The control unit 4 comprises a current director 8 and control hardware 9 connected to the sensor 6,7. This hardware can be a microprocessor and it receives continuous information concerning the running of the engine, i.e. rotational speed, rotational uniformity and angular position of the crankshaft. The microprocessor 9 is disposed to control the current director 8 in such a manner that when there is a certain non-uniformity in rpm, it will direct the electrical machine 3 to provide full motor power during the compression stroke and full generator power during the piston power stroke. During the strokes therebetween, the electrical machine can switch between these functions. This minimizes the risk of engine stalling immediately after start. The switching between the functions can also be used in normal engine operation, at least at lower rpm, to reduce engine vibration.

The control unit 4 is programmed when it receives information that the engine has stalled, to run the electrical machine 3 as a motor and set the crankshaft 2, and therefore the pistons, in a position which is conducive to restarting, i.e. in a position with as few pistons as possible within or near the compression stroke. This information can be obtained directly from the ignition lock if the ignition is turned off, or from the sensor 6,7 if the rpm drops below a certain level.
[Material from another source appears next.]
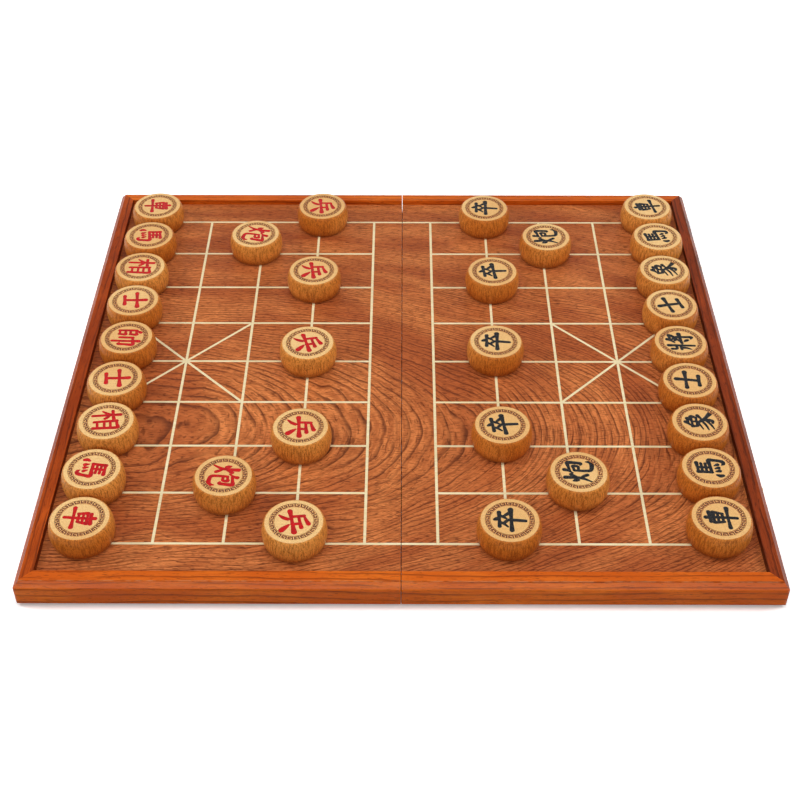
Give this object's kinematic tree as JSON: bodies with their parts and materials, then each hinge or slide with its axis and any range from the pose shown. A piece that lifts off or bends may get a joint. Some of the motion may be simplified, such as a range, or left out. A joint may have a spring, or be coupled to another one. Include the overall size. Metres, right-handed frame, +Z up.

The control unit 4 can be programmed when the engine is started to first cause the electrical machine 3 to slowly turn the crankshaft, slowly moving the pistons with it, and then accelerate the crankshaft up to the normal starting rpm. It can also be used as a "battery protector" by preventing, when there is a certain minimum voltage over the units governing ignition and fuel injection, engagement of certain current consumers, e.g. it can prevent engaging the motor function of the electrical machine.